The world's top oil producer is ready to keep its oil taps flowing to prevent prices from climbing further while it continues to invest in existing fields to raise production capacity.
At the Organisation of Petroleum Exporting Countries ministerial meeting next week Saudi officials will also urge fellow members to keep production quotas level.
Saudi King Abdullah and his delegation of ministers and business leaders are this week visiting four Asian countries, including booming energy consumers India and China, to improve diplomatic agreements.
The kingdom is creating new trade links with Asian countries which are increasingly reliant on crude imports from the Middle East.
King Abdullah said his country was committed to supplying Indian and Chinese energy needs and that oil prices were too high, damaging the economy of developing countries.
'We have the ability and capability to provide all the energy needs of India and other countries,' he said in a television interview in New Delhi.
'Saudi Arabia's oil reserves will be there for the long term for every one.
'A large portion of the country has not been explored as yet.'
Saudi Oil Minister Ali al-Naimi added: 'Fundamentals today are in excellent shape and inventories are at reasonable levels. Oil supply is plentiful and demand is well met by supply.'
Mr al-Naimi also said his country was ready to pro- duce more oil if needed and added that Opec was likely to keep output steady when it meets on January 31 in Vienna.
Saudi Arabia is investing in several of its oilfields, including the world's largest offshore field, to make sure it has the ability to supply global demand increases for many more decades.
But much of the new capacity it is building is in heavy, sour crudes, less attractive to refiners.
Opec, which produces around 28m-29m barrels of oil a day, has plenty to think about at this meeting as it wants to keep oil prices high and continue to meet global demand.
Iran is the leading voice within the cartel, calling for production cuts in the second quarter when global demand begins to fall for seasonal reasons, but there will be resistance from Saudi Arabia.
Analysts at the Centre of Global Energy Studies in London think the cartel will choose to maintain production levels during the second quarter.
'The oil market has tightened over the past week, reducing the pressure on Opec to make an early output cut to support prices,' the centre said in its latest monthly report.
'A combination of cold weather, a slow recovery in non-Opec output and a reduction in Opec's own oil supplies, have tightened the supply-demand balance.'
Fears of output disruption in Opec members Iran and Nigeria have been a prime factor in pushing up oil prices this month.
Iranian officials have threatened to use its oil exports as a weapon if Western powers get in the way of its nuclear research and development programme.
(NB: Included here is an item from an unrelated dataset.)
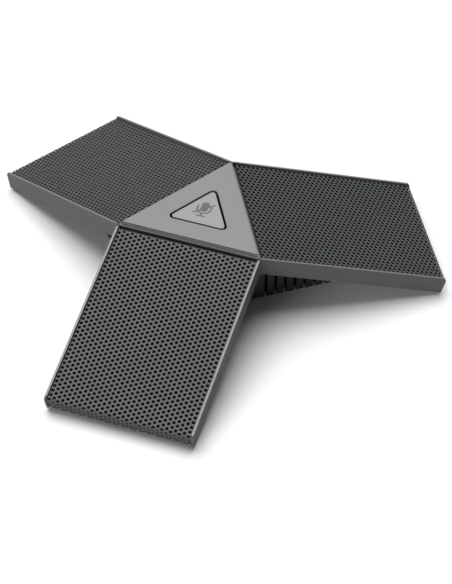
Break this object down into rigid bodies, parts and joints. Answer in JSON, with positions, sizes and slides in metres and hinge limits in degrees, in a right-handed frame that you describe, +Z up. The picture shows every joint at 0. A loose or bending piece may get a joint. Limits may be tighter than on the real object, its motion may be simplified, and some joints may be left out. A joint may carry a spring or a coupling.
{
  "type": "conference speakerphone",
  "caption": "Table conference speakerphone: flat sloping arms with perforated grilles round a raised hub with a triangular mute button, on a finned base.",
  "frame": {"origin": "on the hub's axis, on the surface that the feet stand on", "axes": "+Z up, out of the mute button; -Y along the front arm; +X to the right arm's side. The other two arms point 30 and 150 degrees from +X"},
  "size_m": [0.2874, 0.249, 0.0484],
  "materials": {
    "housing": "fine satin moulded plastic",
    "hub_plate": "fine satin moulded plastic",
    "button": "fine satin moulded plastic with a printed muted-microphone icon",
    "light_guide": "smoked translucent light guide, unlit",
    "plunger": "moulded plastic",
    "switch": "moulded plastic",
    "circuit_board": "green solder mask",
    "shield_can": "tinned steel",
    "socket": "moulded plastic",
    "base": "black moulded plastic with ribs",
    "arm_cover": "black moulded plastic",
    "foot_rubber": "matt rubber",
    "grille": "perforated steel sheet with satin grey paint",
    "acoustic_cloth": "black open-weave acoustic cloth",
    "speaker_basket": "pressed steel",
    "speaker_magnet": "ferrite magnet",
    "speaker_surround": "soft rubber",
    "speaker_cone": "coated paper",
    "mic_capsule": "drawn aluminium can",
    "mic_gasket": "soft rubber boot",
    "ribbon_cable": "flat film cable",
    "screw": "plated steel"
  },
  "bodies": {
    "housing": {"top_housing": "housing", "hub_plate": "hub_plate", "mute_light_ring": "light_guide", "mute_switch": "switch", "main_board": "circuit_board", "board_shield": "shield_can", "network_jack": "socket", "finned_base": "base", "centre_foot": "foot_rubber", "grille_front": "grille", "grille_cloth_front": "acoustic_cloth", "arm_cover_front": "arm_cover", "speaker_basket_front": "speaker_basket", "speaker_magnet_front": "speaker_magnet", "speaker_surround_front": "speaker_surround", "mic_board_front": "circuit_board", "mic_capsule_front": "mic_capsule", "mic_gasket_front": "mic_gasket", "mic_ribbon_front": "ribbon_cable", "keel_foot_front": "foot_rubber", "base_screw_front": "screw", "board_screw_front": "screw", "cover_screw_front_a": "screw", "cover_screw_front_b": "screw", "grille_right": "grille", "grille_cloth_right": "acoustic_cloth", "arm_cover_right": "arm_cover", "speaker_basket_right": "speaker_basket", "speaker_magnet_right": "speaker_magnet", "speaker_surround_right": "speaker_surround", "mic_board_right": "circuit_board", "mic_capsule_right": "mic_capsule", "mic_gasket_right": "mic_gasket", "mic_ribbon_right": "ribbon_cable", "keel_foot_right": "foot_rubber", "base_screw_right": "screw", "board_screw_right": "screw", "cover_screw_right_a": "screw", "cover_screw_right_b": "screw", "grille_left": "grille", "grille_cloth_left": "acoustic_cloth", "arm_cover_left": "arm_cover", "speaker_basket_left": "speaker_basket", "speaker_magnet_left": "speaker_magnet", "speaker_surround_left": "speaker_surround", "mic_board_left": "circuit_board", "mic_capsule_left": "mic_capsule", "mic_gasket_left": "mic_gasket", "mic_ribbon_left": "ribbon_cable", "keel_foot_left": "foot_rubber", "base_screw_left": "screw", "board_screw_left": "screw", "cover_screw_left_a": "screw", "cover_screw_left_b": "screw"},
    "button": {"mute_button": "button", "switch_plunger": "plunger"},
    "front_cone": {"speaker_cone_front": "speaker_cone"},
    "right_cone": {"speaker_cone_right": "speaker_cone"},
    "left_cone": {"speaker_cone_left": "speaker_cone"}
  },
  "joints": [
    {"name": "mute_press", "type": "slide", "parent": "housing", "child": "button", "axis": [0, 0, -1], "range_m": [0, 0.0005], "stiffness_N_per_m": 2400, "springref_m": -0.0002},
    {"name": "front_cone_stroke", "type": "slide", "parent": "housing", "child": "front_cone", "axis": [0, -0.2907, 0.9568], "range_m": [-0.0008, 0.0008], "stiffness_N_per_m": 1500},
    {"name": "right_cone_stroke", "type": "slide", "parent": "housing", "child": "right_cone", "axis": [0.2518, 0.1454, 0.9568], "range_m": [-0.0008, 0.0008], "stiffness_N_per_m": 1500},
    {"name": "left_cone_stroke", "type": "slide", "parent": "housing", "child": "left_cone", "axis": [-0.2518, 0.1454, 0.9568], "range_m": [-0.0008, 0.0008], "stiffness_N_per_m": 1500}
  ]
}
Nigeria exports are down by 220,000 barrels a day due to tribal unrest in the Niger delta.
Royal Dutch Shell has called force majeure on its exports through the Forcados and EA terminals in the country after attacks on the Trans Ramos pipeline and offshore installations.
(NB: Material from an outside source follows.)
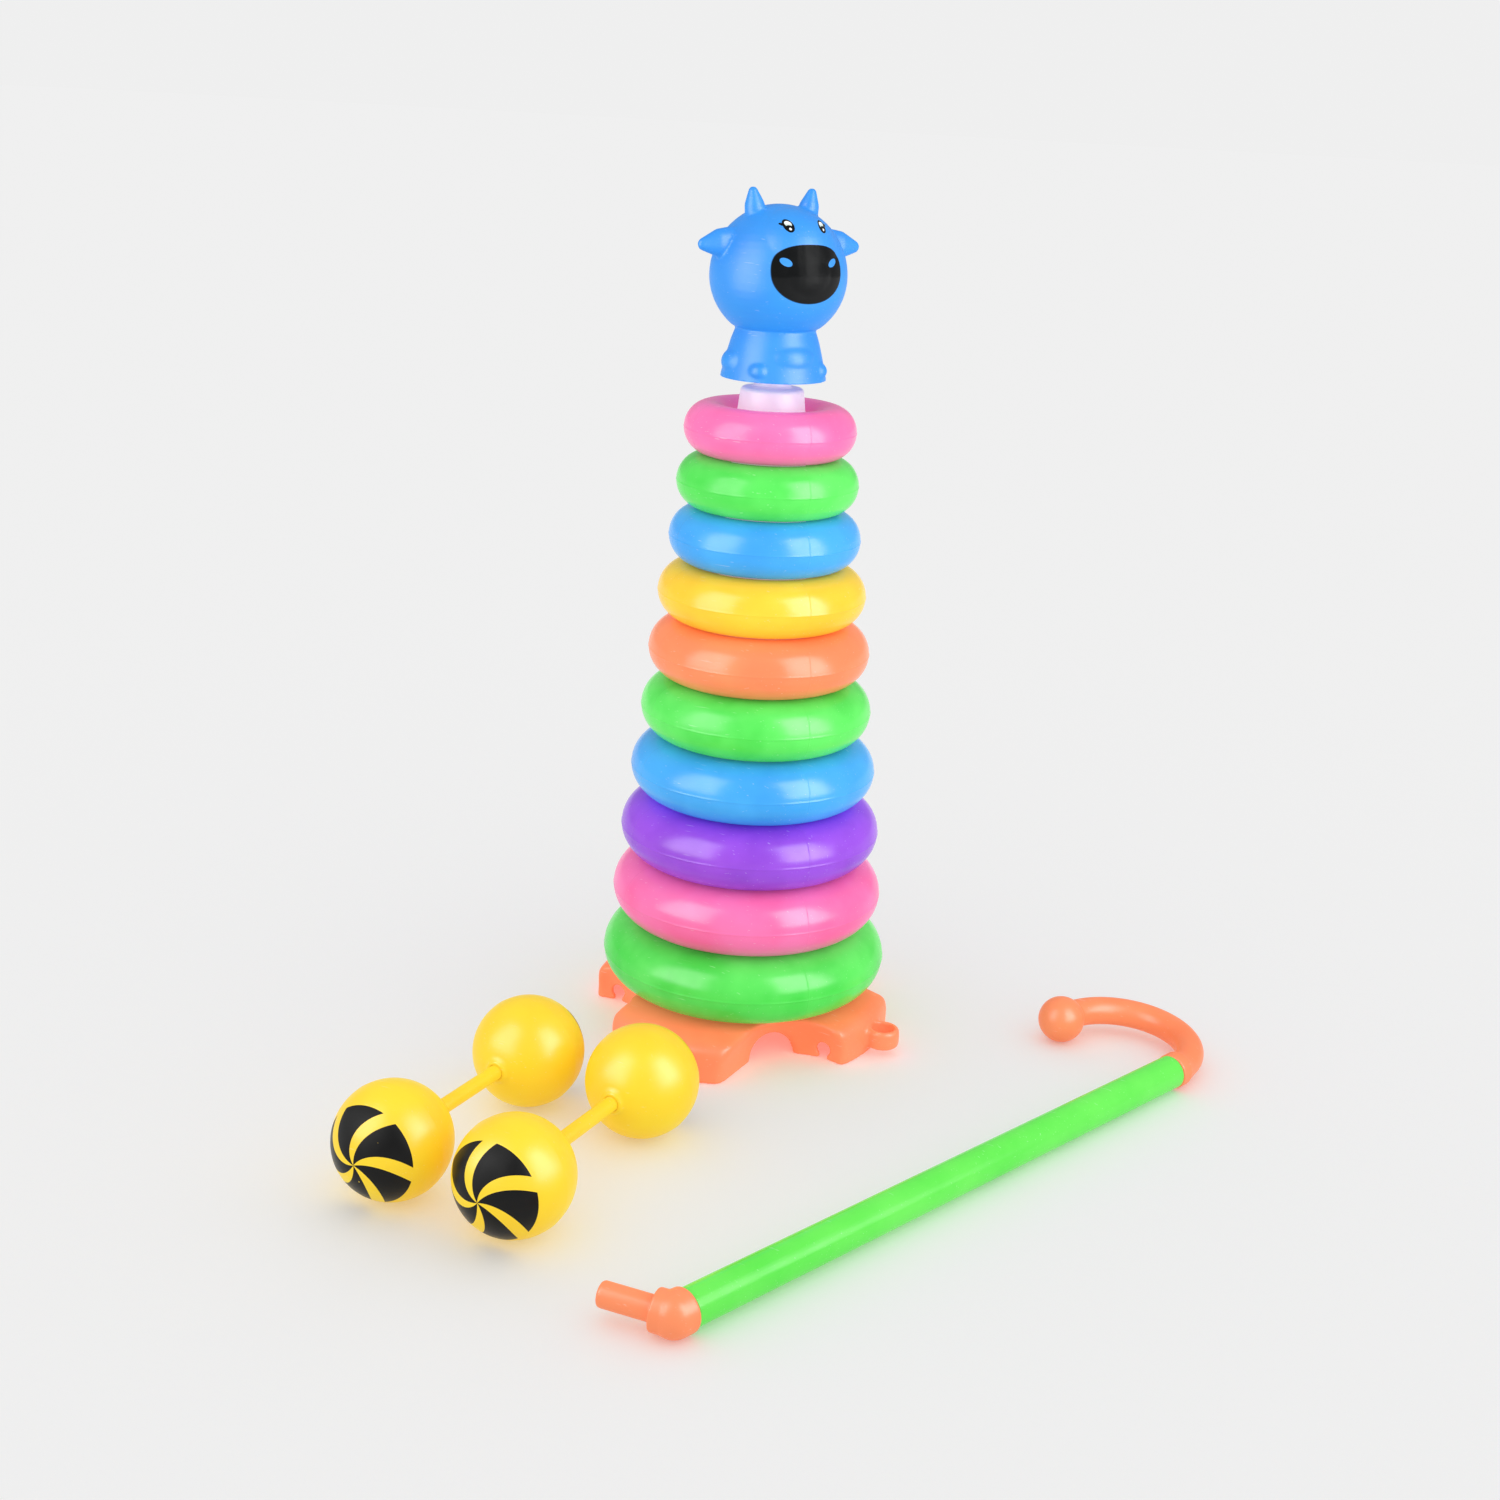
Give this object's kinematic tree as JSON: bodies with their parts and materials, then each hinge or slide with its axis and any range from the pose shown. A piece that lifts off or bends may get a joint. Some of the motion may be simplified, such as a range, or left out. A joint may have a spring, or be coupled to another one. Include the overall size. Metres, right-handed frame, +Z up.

This has been partly offset by rising deepwater oil production from the Bonga field, which is pumping out 150,000 barrels a day.
On the positive side, Iraqi exports are rising with higher volumes coming from the Middle East Gulf terminal at Basra and the reopening of an export pipeline from northern Iraq to Ceyhan in Turkey.
Higher oil prices have obviated the need for Opec to contemplate production cuts and have led to Saudi Arabia's reassurances on supply.
This week, US oil prices rose to $67 a barrel and London's benchmark Brent was trading around $65 because of geopolitical tensions and production outages.